Dans l’escalier qui mène au sous-sol de la MEP, Joan Fontcuberta a exposé une dizaine d’ouvrages signés de son nom et abordant les thèmes les plus divers, de la "Soupe au thym" à la spéléo amateur, à côté d'une traduction de Stefan Zweig et d'un livre sur les textes censurés sous l’Inquisition.
 
"J’aime beaucoup l’écriture, nous dit le photographe catalan. Je fais beaucoup de publications. Et je suis très fier de mes publications. Notamment de la dernière, publiée il y a trois mois." Il y a ici "trois sortes de livres" : de "vrais" livres de l’artiste, d'autres écrits par des homonymes (il a contacté tous les Joan Fontcuberta trouvés dans l’annuaire de Barcelone et leur a demandé s’ils avaient publié). Ceux du troisième genre, il les a "bricolés", comme il aime dire. Ils sont totalement bidon.

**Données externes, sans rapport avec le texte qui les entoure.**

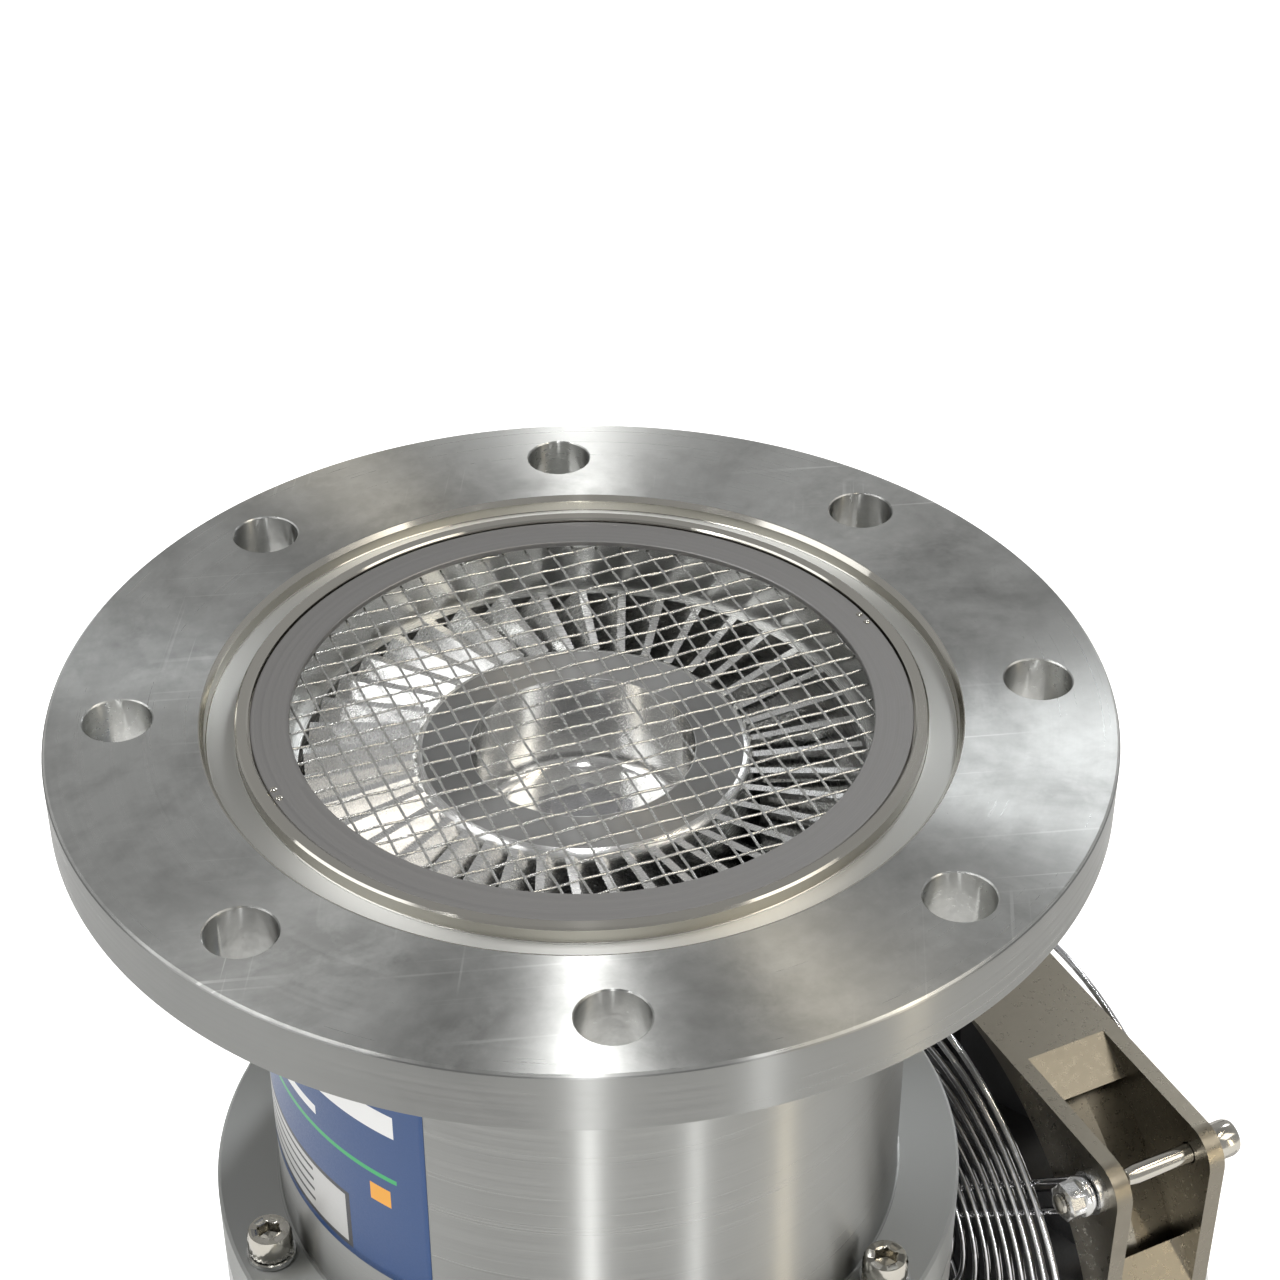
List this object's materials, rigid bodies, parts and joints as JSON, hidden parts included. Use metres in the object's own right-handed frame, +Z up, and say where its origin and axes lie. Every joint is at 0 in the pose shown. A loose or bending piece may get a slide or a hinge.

Joan Fontcuberta, "Herbarium", Guillumeta polymorpha, 1982, tirage gélatino-argentique
 (Joan Fontcuberta)
 
Cette présentation de livres est une bonne introduction à l’esprit du travail de l’artiste catalan, photographe, théoricien, critique, historien et professeur, qui s’amuse en permanence à jouer avec les apparences, à brouiller les pistes. "J’aime bien me promener entre le vrai et le faux", confie l’artiste, qui n’a pas attendu Photoshop pour "bricoler".
 
Tromper le spectateur
A la Maison européenne de la photographie, il présente dix projets, sortes d’expositions dans l’exposition. Dans chaque salle, Fontcuberta propose un projet, portant sur une discipline différente : la botanique, la zoologie, la géographie, l’information… "Je voulais faire une encyclopédie alternative, comme Jorge Luis Borges", dit-il. "Je parodie la façon dont un domaine utilise la photo", en essayant de "tromper le spectateur, dans le sens où les images sont toujours trompeuses".
 
En fait, il y a neuf projets, et le dixième est distillé dans les salles : c'est une reproduction d'un portrait du Greco, apparemment toujours la même. En réalité, l’artiste se cache derrière en donnant à chaque fois au modèle un de ses traits : son nez, ses yeux, ses mains… Cette série s’appelle "Camouflages", d'où le nom de l’exposition.
Joan Fontcuberta, Fauna, Solenoglypha Polipodida, 1985, tirage gélatino-argentique viré au sélénium
 (Joan Fontcuberta)
 
"Fauna", un bestiaire fantastique
Les premières salles nous montrent des plantes et des animaux en parodiant le discours scientifique et son autorité.
 
Dans la lignée des espèces de plantes improbables d’"Herbarium", "Fauna" nous plonge dans le doute et l’étonnement. L’artiste dit être parti des travaux d’un naturaliste allemand Peter Ameiseuhaufen qui aurait passé sa vie, au début du XXe siècle, à rechercher des exceptions à la théorie de Darwin, traquant à travers les mondes des espèces disparues, des monstres et des hybrides, pour documenter un bestiaire plus que fantastique. Les images ont l’apparence de l’objectivité mais on doute rapidement de la réalité de ces serpents à 12 pattes, de ces coquillages à longues pattes au nom scientifique de Micostrium vulgaris ou de ces singes à 6 bras et jambes.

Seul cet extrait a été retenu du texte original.